A look at the rise of art as an investment
Globally, art has delivered a stellar performance among luxury and collectible assets. According to the Knight Frank Luxury Investment Index, which tracks the performance of 10 popular passion investments, art was the best-performing luxury asset class in 2023, with prices climbing by approximately 11%, outpacing other categories such as watches and wine.2
Closer to home, art might not feature prominently in our conversations about wealth planning, but the rise of art events in Singapore tells a clear story. The strong turnout at the many art fairs – drawing private collectors from across Asia alongside international galleries and robust sales – underscores a growing appetite among the ultra-wealthy for art as a means of diversifying portfolios and leveraging capital appreciation.
Beyond its aesthetic appeal, art offers a unique blend of financial resilience, personal expression and heritage continuity, making it an increasingly powerful tool for connecting generations and safeguarding wealth.
Why art makes sense for wealth transfer
If, like me, you feel that simply leaving a sum of money to your loved ones lacks meaning, you might also be considering assets that carry both financial and emotional weight, perhaps collectible toys or even fashion. For high-net-worth families in Singapore, art offers something deeper, making it a compelling choice for those thinking about legacy. Here are key reasons why art as inheritance makes sense in today’s economic climate:
1. Tangible, hedge against market volatility
Unlike stocks and bonds, art isn’t sensitive to market swings or interest rates. This independence means art can serve as a hedge or complementary piece within a wider portfolio, having strategic and personal significance.
2. Cultural and aesthetic legacy
Owning a century-old canvas or a finely crafted ceramic piece offers the chance to engage emotionally and intellectually with it. As you create meaningful family connections around the artworks, they become part of your legacy, not just your wealth portfolio.
3. Leverage appreciation potential
Scarce and culturally significant pieces are highly coveted by a global pool of collectors for their enduring appeal and ability to preserve value. There’s even a term for such works, borrowed from financial vernacular: blue-chip art. They are created by established, highly regarded artists whose market value is considered stable and reliable over time – similar to “blue-chip stocks” in finance. Masterpieces by artists such as Picasso, Monet and Yayoi Kusama often gain value as their rarity and historical significance deepen.
4. Stories that live on
Unlike many digital assets or those locked away in vaults like physical gold, art brings tangible meaning to wealth. It allows you to anchor family discussions around values, heritage, creativity and culture. For the next generation, it goes beyond an investment piece; it’s a family heirloom that carries stories and meaning across time.
How to approach art for wealth preservation and transfer
If you’ve decided to add art to your portfolio as a tool for preserving wealth and passing it on meaningfully, you’ll need more than a casual eye for aesthetics. Here’s how to approach it thoughtfully:
- Have a clear objective. Are you buying purely for the return on investment, or for a combination of aesthetic enjoyment and legacy? Your answer will shape your selection, storage and viewing decisions.
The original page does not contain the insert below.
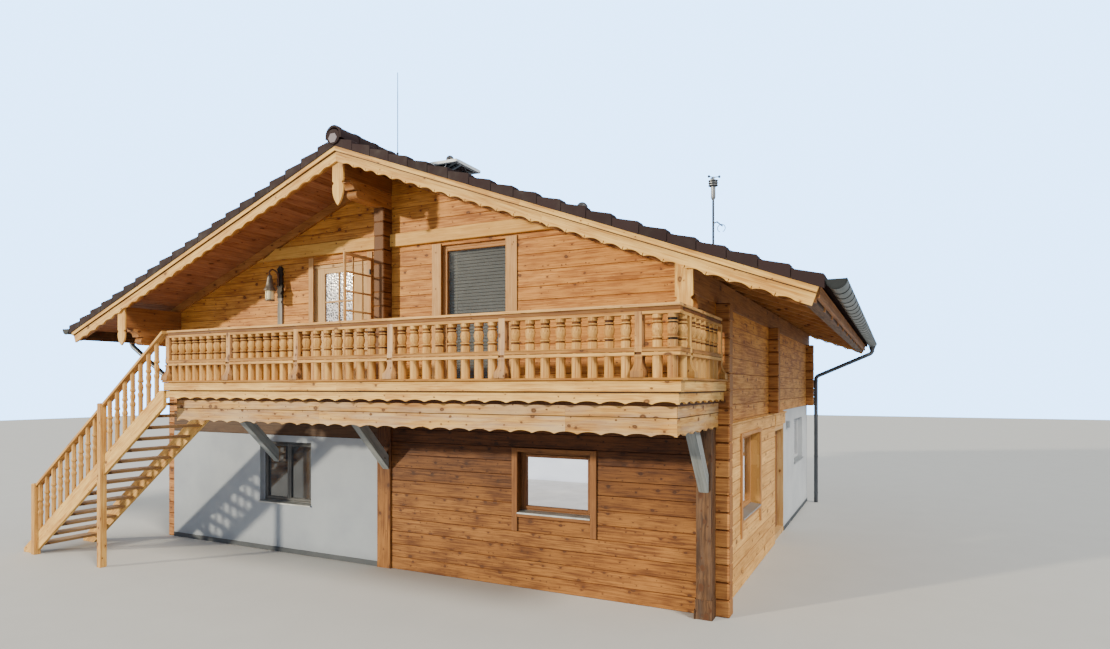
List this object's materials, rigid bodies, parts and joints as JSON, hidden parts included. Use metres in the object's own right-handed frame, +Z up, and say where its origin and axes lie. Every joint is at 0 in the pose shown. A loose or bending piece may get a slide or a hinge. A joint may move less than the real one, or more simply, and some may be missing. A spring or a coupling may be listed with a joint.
{
  "type": "alpine chalet",
  "caption": "Log and plaster chalet with a wide tiled roof on purlins, a balcony with turned balusters, an outside stair and a hinged terrace door.",
  "frame": {"origin": "centre of the ground floor slab's underside, at ground level", "axes": "+X along the front to the right seen from the front, +Y from the front gable to the back, +Z up"},
  "size_m": [13.3, 12.14, 7.347],
  "materials": {
    "floor_concrete": "rough",
    "lower_logs": "oiled",
    "plaster": "matte",
    "dark_timber": "weathered",
    "weathered_timber": "weathered",
    "floor_boards": "oiled",
    "upper_logs": "oiled",
    "log_ends": "oiled",
    "fresh_spruce": "planed",
    "purlin_timber": "oiled",
    "soffit_boards": "oiled",
    "roof_tile": "matte",
    "gutter_metal": "patina",
    "pipe_metal": "satin",
    "railing_spruce": "planed",
    "joinery": "varnished",
    "pane_glass": "clear",
    "blind": "satin",
    "iron": "satin",
    "roof_metal": "satin",
    "mast_steel": "satin"
  },
  "bodies": {
    "house": {"ground_floor_slab": "floor_concrete", "front_wall_timber": "lower_logs", "front_wall_plaster": "plaster", "front_wall_beam": "dark_timber", "middle_post": "dark_timber", "corner_post": "weathered_timber", "right_wall_lower_front": "lower_logs", "right_wall_lower_rear": "plaster", "terrace_door_lintel": "lower_logs", "left_wall_lower": "plaster", "back_wall_lower": "plaster", "upper_floor": "floor_boards", "front_wall_upper": "upper_logs", "right_wall_upper": "upper_logs", "left_wall_upper": "upper_logs", "back_wall_upper": "upper_logs", "log_ends": "log_ends", "gable_log_ends": "log_ends", "lintel_beam": "fresh_spruce", "ridge_purlin": "purlin_timber", "eaves_purlins": "purlin_timber", "purlin_corbels": "purlin_timber", "rafters": "purlin_timber", "roof_boarding": "soffit_boards", "roof_tiles_left": "roof_tile", "roof_tiles_right": "roof_tile", "ridge_tiles": "roof_tile", "front_bargeboards": "fresh_spruce", "back_bargeboards": "fresh_spruce", "purlin_end_boards": "fresh_spruce", "eaves_boards": "fresh_spruce", "gutters": "gutter_metal", "downpipes": "pipe_metal", "balcony_joists": "purlin_timber", "balcony_deck": "fresh_spruce", "balcony_fascia": "fresh_spruce", "balcony_skirt": "fresh_spruce", "balcony_front_railing": "railing_spruce", "balcony_side_railing": "railing_spruce", "balcony_end_railing": "railing_spruce", "balcony_braces": "weathered_timber", "stair_stringers": "fresh_spruce", "stair_treads": "fresh_spruce", "stair_newels": "railing_spruce", "stair_railing": "railing_spruce", "window_frames": "joinery", "window_glass": "pane_glass", "window_trims": "lower_logs", "upper_door": "joinery", "balcony_window_blind": "blind", "lattice_screen": "joinery", "terrace_door_frame": "joinery", "wall_lantern": "iron", "roof_window": "roof_metal", "roof_vents": "roof_metal", "roof_masts": "mast_steel"},
    "terrace_door": {"terrace_door": "joinery", "terrace_door_glass": "pane_glass"}
  },
  "joints": [
    {"name": "terrace_door_hinge", "type": "hinge", "parent": "house", "child": "terrace_door", "pos_m": [4.918, 0.78, 0.35], "axis": [0, 0, -1], "range_deg": [0, 90]}
  ]
}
- Engage with experts. Partner with firms that specialise in strategic curation, acquisition, valuation and portfolio management of artworks. These professionals can guide you in building a collection that reflects your tastes and aligns with your financial and legacy objectives. Their expertise also ensures proper due diligence, access to market intelligence and long-term planning, all key to preserving value and facilitating smooth succession.
- Think value, not volume. In the art world, quantity rarely speaks louder. Rather than amassing a sprawling collection, focus on acquiring a few well-chosen pieces by recognised artists. This is not only more strategic but also preserves long-term value. Beyond the purchase, commit to professional care. Appropriate storage, insurance and conservation are essential to safeguard your investment and its legacy.
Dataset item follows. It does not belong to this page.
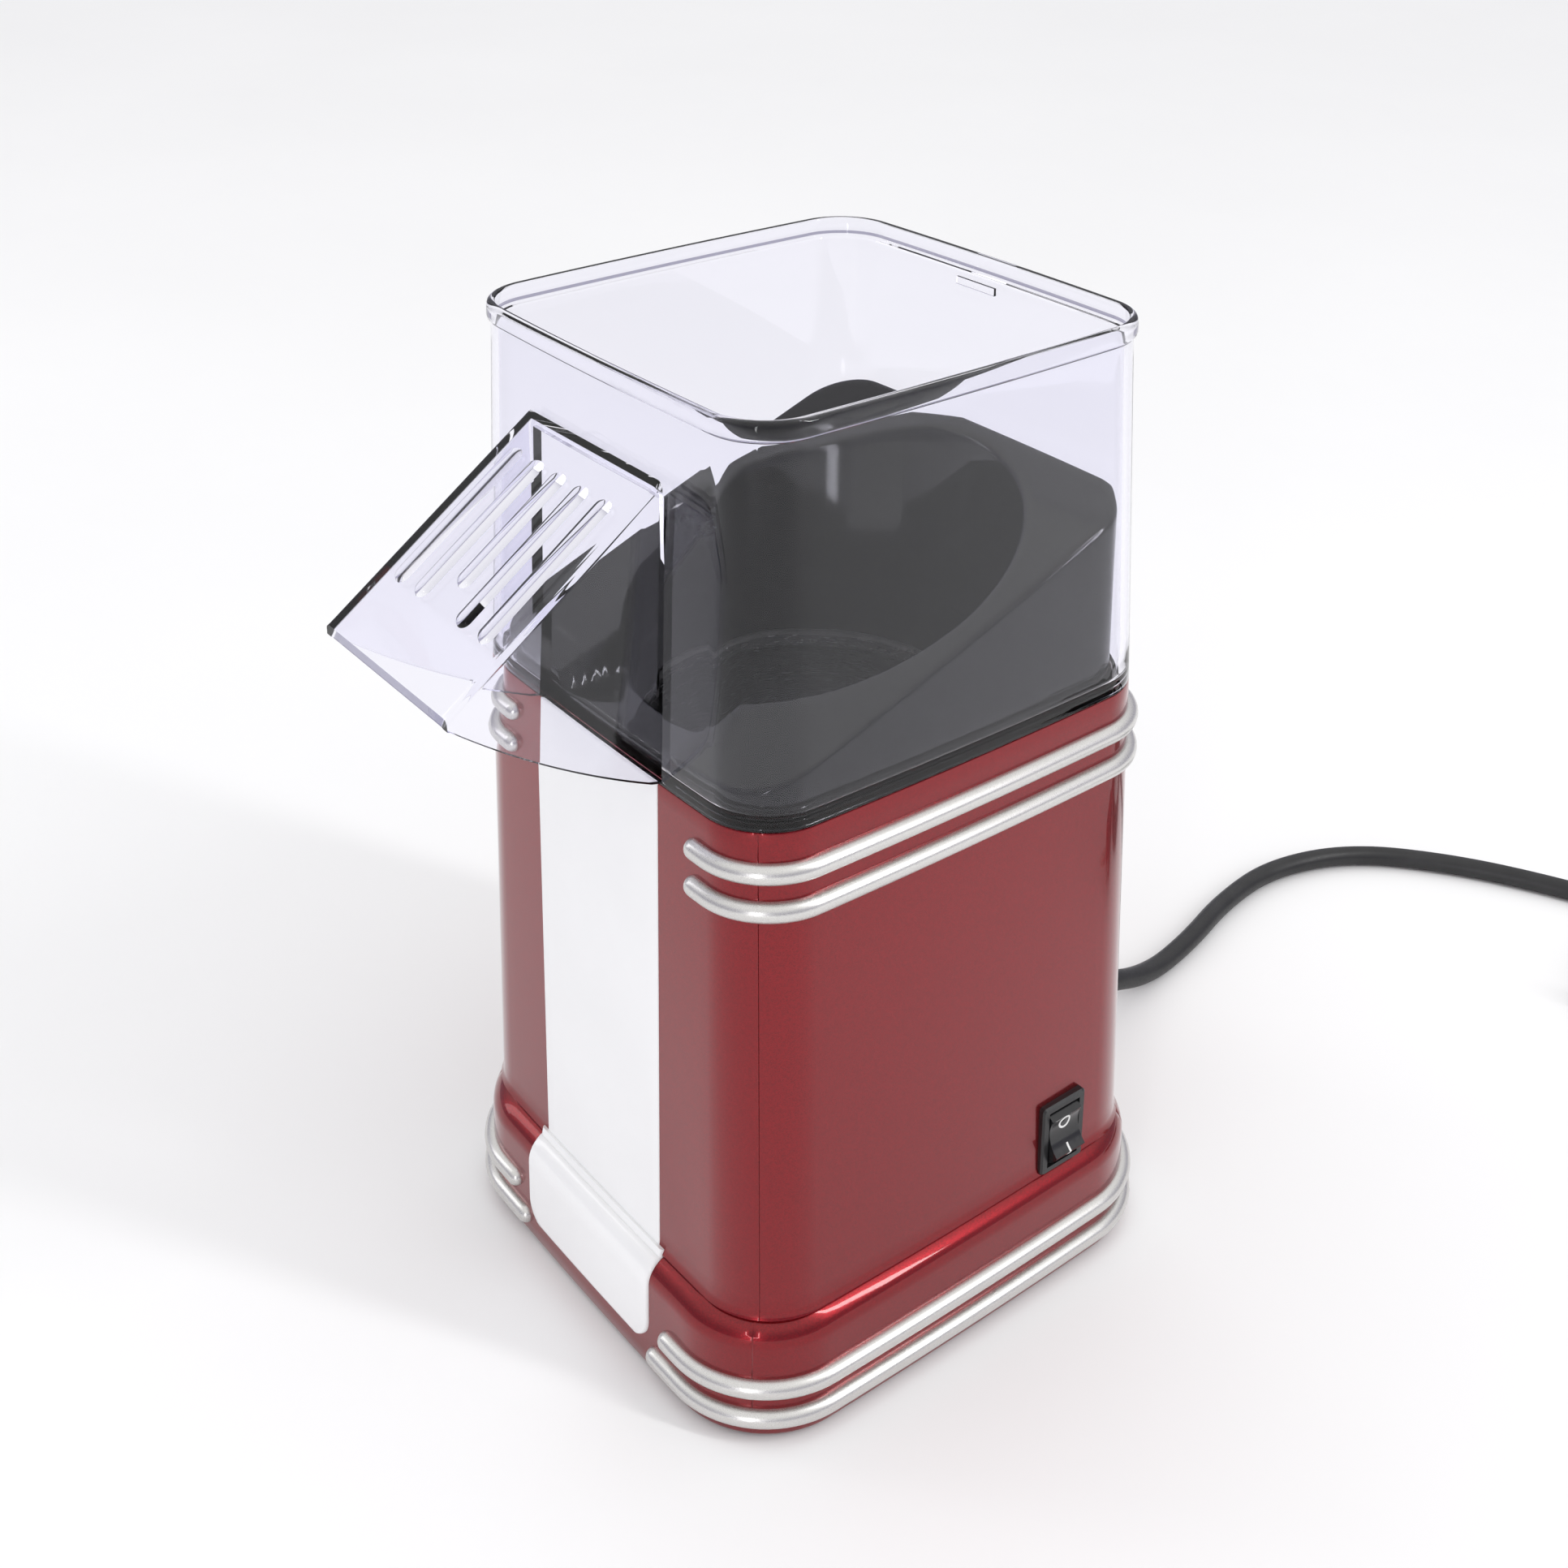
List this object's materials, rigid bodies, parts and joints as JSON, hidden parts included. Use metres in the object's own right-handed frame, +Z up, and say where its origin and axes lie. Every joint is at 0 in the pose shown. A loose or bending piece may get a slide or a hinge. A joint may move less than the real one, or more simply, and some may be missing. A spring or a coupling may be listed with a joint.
{
  "type": "popcorn maker",
  "caption": "Hot-air popcorn maker: glossy tower on a flared base, clear lift-off hood with a sloping spout, black funnel over a popping chamber, rocker switch and mains cord.",
  "frame": {"origin": "on the surface it stands on, below the middle of the appliance's overall length and width, cord left out", "axes": "+Z up, -Y the way the spout points, +X the side with the rocker switch"},
  "size_m": [0.254, 0.436, 0.26],
  "materials": {
    "red_gloss": "high gloss, deep metallic red",
    "silver_paint": "satin silver paint",
    "white_gloss": "glossy white plastic",
    "clear_plastic": "clear moulded polycarbonate",
    "black_gloss": "glossy black plastic",
    "aluminium": "drawn, bright",
    "seal_rubber": "silicone seal",
    "tinned_steel": "tin-plated steel",
    "screw_steel": "zinc-plated",
    "mica": "mica board",
    "heater_wire": "resistance wire",
    "thermostat_steel": "bright can",
    "fuse_metal": "lacquered metal",
    "black_matte": "matt moulded plastic",
    "motor_steel": "zinc-plated can",
    "shaft_steel": "ground steel",
    "impeller_black": "heat-resistant moulding",
    "board_tan": "phenolic board",
    "foot_rubber": "soft rubber",
    "switch_black": "fine texture",
    "rocker_black": "satin gloss",
    "brass": "stamped brass",
    "brass_plated": "nickel-plated brass",
    "wire_white": "silicone-covered lead",
    "cord_black": "soft PVC",
    "tie_black": "wire tie"
  },
  "bodies": {
    "base": {"body_housing": "red_gloss", "trim_bars_upper_right": "silver_paint", "trim_bars_upper_left": "silver_paint", "trim_bars_base_right": "silver_paint", "trim_bars_base_left": "silver_paint", "front_strip": "white_gloss", "front_base_plate": "white_gloss", "funnel": "black_gloss", "chamber": "aluminium", "chamber_seal": "seal_rubber", "duct_sleeve": "tinned_steel", "duct_screws": "screw_steel", "heater_frame": "mica", "heater_coil": "heater_wire", "thermostat": "thermostat_steel", "thermal_fuse": "fuse_metal", "fan_housing": "black_matte", "motor_bracket": "tinned_steel", "bracket_screws": "screw_steel", "motor_can": "motor_steel", "motor_end_cap": "black_matte", "motor_screws": "screw_steel", "rectifier_board": "board_tan", "board_diodes": "black_matte", "base_plate": "black_matte", "base_screws": "screw_steel", "foot_pads": "foot_rubber", "switch_bezel": "switch_black", "switch_terminals": "brass", "wire_to_switch": "wire_white", "wire_to_thermostat": "wire_white", "wire_to_fuse": "wire_white", "cord_inner_end": "cord_black", "cord_clamp": "black_matte", "cord_clamp_screws": "screw_steel", "cord_gland": "cord_black", "power_cord": "cord_black", "cord_coil": "cord_black", "coil_tie": "tie_black", "plug_body": "cord_black", "plug_pins": "brass_plated"},
    "hood": {"hood": "clear_plastic"},
    "rocker": {"rocker": "rocker_black"},
    "rotor": {"motor_shaft": "shaft_steel", "impeller": "impeller_black"}
  },
  "joints": [
    {"name": "hood_lift", "type": "slide", "parent": "base", "child": "hood", "axis": [0, 0, 1], "range_m": [0, 0.06]},
    {"name": "rocker_tilt", "type": "hinge", "parent": "base", "child": "rocker", "pos_m": [0.0616, 0.05364, 0.0448], "axis": [0, 1, 0], "range_deg": [0, 22]},
    {"name": "fan_spin", "type": "hinge", "parent": "base", "child": "rotor", "pos_m": [0, 0.02065, 0.05], "axis": [0, 0, 1], "continuous": true}
  ]
}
- Plan for transfer. Document each piece, keep valuations current, insure them, and integrate the collection into your estate plan. Many families overlook this amid the thrill of collecting, leaving ownership unclear. Your plan should define how and when artworks pass to the next generation and how they fit within the broader wealth strategy. This foresight protects value and prevents disputes.
Art and assurance: a smart path to legacy
As global uncertainties and demographic shifts accelerate, there’s an urgent need to rethink wealth building and transfer strategies. A massive amount of wealth will be handed down in the coming years, and families must plan beyond simple financial instruments. Using art to build intergenerational wealth offers a unique blend of culture, legacy, and potential appreciation, but it should sit within a broader wealth framework.
Alongside your art collection, consider flexible protection tools that safeguard health, estate value and future care. Long-term care plans and wealth-accumulating insurance can complement art investments by ensuring resilience and readiness. In doing so, you create not just an aesthetic legacy, but a platform of financial security and peace of mind for generations to come.
Notes
1. Source: Hubbis, “SS&C Advent - APAC's Great Intergenerational Wealth Transfer”, published 27 July 2023.
2. Source: Knight Frank, “Why is art the top alternative investment choice for Asia’s wealthy?”, published 18 June 2024.